When I was about 7, I received my most stern rebuke and correction from my parents. We were out shopping and a saw friend of theirs.  I was shy in those days and when the person spoke to me I hid behind mom without speaking.  Later, they told me my actions were rude and unacceptable behavior.  When spoken to by another person, politely look them in the eye and speak back.  It’s hard sometimes to know how to relate to others especially if we don’t know them.  I think this is true whether you are 7, 11, 21 or 95!  It can be hard to talk to those you don’t know.  This is partly what Jesus is teaching in The Sermon On The Mount – how do we deal with others: friends, neighbors, strangers and even enemies. Last week we recall his message to not retaliate, but show mercy, grace and compassion and love to one’s enemy.  This is radical thinking!  It is also against the grain of every listener’s ears.

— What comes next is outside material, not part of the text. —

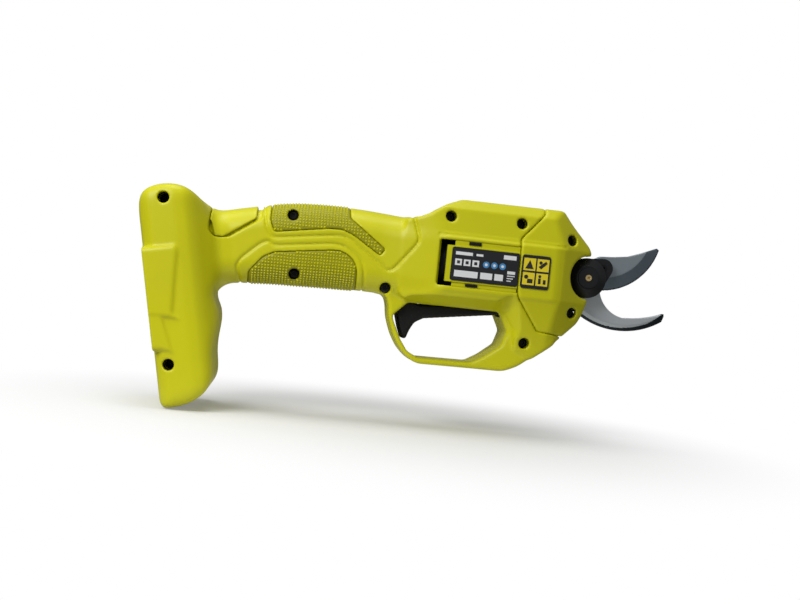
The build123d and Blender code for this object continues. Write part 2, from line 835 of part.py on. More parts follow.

In every section of teaching in The Sermon on the Mount, Jesus begins the same way, “You have heard it said…” (MT 5:21, 27, 31, 33, 38, 43).  Some of us can translate that as: “When I was a kid”, “Back in the olden days” or now, “Back in the day”.  Whatever phrase fits, Jesus is telling them then, and us now, that there is a new way to look at things, a new understanding, a new practice of dealing with others and it starts with divine love: agape.  Don’t just love your neighbors (another Jew), but love your enemies, don’t hate them.  In fact, Jesus tells us to pray for them.  How is that for marveling in the scriptures today? Love the people you thought you were supposed to hate. The first names on our daily prayer list should be enemies, adversaries and foes!

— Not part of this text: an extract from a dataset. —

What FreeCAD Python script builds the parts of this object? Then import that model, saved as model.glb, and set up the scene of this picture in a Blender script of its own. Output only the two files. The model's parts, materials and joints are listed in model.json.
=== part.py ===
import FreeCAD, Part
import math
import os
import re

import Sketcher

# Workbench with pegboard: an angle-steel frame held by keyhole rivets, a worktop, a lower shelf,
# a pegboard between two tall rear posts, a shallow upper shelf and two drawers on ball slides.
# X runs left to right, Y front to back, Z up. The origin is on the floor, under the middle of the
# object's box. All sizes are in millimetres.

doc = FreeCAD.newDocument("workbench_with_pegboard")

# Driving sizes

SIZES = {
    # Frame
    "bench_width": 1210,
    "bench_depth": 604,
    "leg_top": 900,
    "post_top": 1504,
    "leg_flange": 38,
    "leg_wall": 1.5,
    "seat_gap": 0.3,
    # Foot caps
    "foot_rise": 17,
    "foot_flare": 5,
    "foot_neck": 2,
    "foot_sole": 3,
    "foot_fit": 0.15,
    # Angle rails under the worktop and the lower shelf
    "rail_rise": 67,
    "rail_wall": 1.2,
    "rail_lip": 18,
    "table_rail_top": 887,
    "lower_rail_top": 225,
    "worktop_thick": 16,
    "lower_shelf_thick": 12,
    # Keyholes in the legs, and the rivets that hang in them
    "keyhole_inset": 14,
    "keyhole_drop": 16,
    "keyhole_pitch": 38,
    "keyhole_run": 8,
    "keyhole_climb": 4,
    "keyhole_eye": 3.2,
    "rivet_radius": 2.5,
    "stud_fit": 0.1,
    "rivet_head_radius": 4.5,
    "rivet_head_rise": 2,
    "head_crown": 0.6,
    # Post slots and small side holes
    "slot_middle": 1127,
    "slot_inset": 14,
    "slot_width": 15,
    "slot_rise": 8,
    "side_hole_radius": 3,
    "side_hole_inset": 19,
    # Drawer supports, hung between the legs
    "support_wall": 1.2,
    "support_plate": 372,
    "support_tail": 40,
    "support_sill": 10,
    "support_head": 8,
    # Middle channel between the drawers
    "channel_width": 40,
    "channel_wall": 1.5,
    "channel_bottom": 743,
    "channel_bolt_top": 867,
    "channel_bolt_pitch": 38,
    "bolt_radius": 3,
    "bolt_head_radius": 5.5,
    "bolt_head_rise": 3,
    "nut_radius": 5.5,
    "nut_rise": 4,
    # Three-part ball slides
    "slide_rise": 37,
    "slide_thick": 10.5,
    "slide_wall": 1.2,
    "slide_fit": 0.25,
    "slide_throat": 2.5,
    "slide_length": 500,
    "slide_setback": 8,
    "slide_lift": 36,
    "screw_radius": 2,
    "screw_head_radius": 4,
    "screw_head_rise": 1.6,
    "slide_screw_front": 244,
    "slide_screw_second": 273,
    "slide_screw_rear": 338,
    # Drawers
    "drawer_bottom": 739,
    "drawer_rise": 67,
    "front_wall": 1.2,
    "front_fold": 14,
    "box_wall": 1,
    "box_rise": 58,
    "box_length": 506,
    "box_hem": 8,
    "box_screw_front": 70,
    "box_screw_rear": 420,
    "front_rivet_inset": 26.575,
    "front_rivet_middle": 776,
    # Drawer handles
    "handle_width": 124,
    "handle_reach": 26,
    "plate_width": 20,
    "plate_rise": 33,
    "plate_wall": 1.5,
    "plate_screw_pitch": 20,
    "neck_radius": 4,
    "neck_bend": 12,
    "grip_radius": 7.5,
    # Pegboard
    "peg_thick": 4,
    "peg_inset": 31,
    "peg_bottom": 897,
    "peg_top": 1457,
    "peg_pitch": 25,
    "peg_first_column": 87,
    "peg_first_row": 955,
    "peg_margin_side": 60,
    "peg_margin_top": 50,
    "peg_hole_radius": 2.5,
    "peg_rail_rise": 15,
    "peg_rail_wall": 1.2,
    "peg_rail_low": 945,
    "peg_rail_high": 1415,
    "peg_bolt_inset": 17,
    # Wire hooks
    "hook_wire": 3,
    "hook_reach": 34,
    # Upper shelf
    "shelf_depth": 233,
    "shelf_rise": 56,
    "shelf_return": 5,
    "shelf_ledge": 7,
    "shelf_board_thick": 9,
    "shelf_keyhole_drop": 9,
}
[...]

Jesus tells us that if we only love those who love us back, we are like any other group; we are like unbelievers, even the lowliest of humanity – a dreaded tax collector!  Jesus reminds us that God’s grace is not withheld, but extended to every person in the form of rain, sunshine, harvest, etc.  Why?  John 3:16 reminds us that God so loved ALL the world…  No one is outside of God’s offer of forgiveness and new life. God’s plan of evangelism is to love others genuinely, not strong arming them into believing or to make them get better before they can come home.  Jesus tells us in this passage that love and prayer is the best way to reveal Christ.

What person or group in your life today would you consider an enemy or adversary? Can we discover Jesus’ invitation to love them rather than hate them?  Can we come to a place where we see others not as enemies, but as those who need to be the center of our prayers?  Can we totally change our vision and see them as God does: a person who needs to receive the life changing, forgiving and reconciling grace of God through Jesus Christ? The two persons executed in the New Testament, Jesus and Stephen, both offered the exact same prayer for those who were killing them: “Father, forgive them.” (LK 23:42 & Acts 7:60)

Praying for an enemy/adversary does two things: 1) It asks God to work in the life of that person and bring about transforming change.  And 2) It changes us.  We cannot continuously pray for someone and hate them at the same time.  In fact, the more we pray for others and the longer we continue to pray for another helps us to see that person differently – because God allows us to see them as God does.  This is when our spiritual marveling begins! This is when reconciliation becomes our divine gift.  Elizabeth Barbee quoted Martin Luther King in her message this past Wednesday where King said, “Love is the only thing that can make enemies friends.”  I would add, that Jesus’ divine love working through us is capable of doing anything for God’s glory!

Jesus concludes with, “Be perfect as God is perfect.” (verse 48) The Greek word can mean to be complete, mature or grown up.  In other words, Jesus is telling us that it is time to grow up spiritually; to think and act like God (who is already a grown up) thinks and acts!  This is what my parents were helping me to learn years ago when speaking to adults: grow up.

Who is your adversary? Who are those you despise or hate?  Let’s pray for those persons every day this week, and next week and so on.  Let’s trust the Holy Spirit to help us to show love to those we may not feel like showing love to.  And just see how God will work in and through our prayers.  Someone once said that true love does not consist in gazing at each other, but in looking outward together in the same direction! If we did, just imagine how our seeing others, and everything the way Jesus sees them can change everything!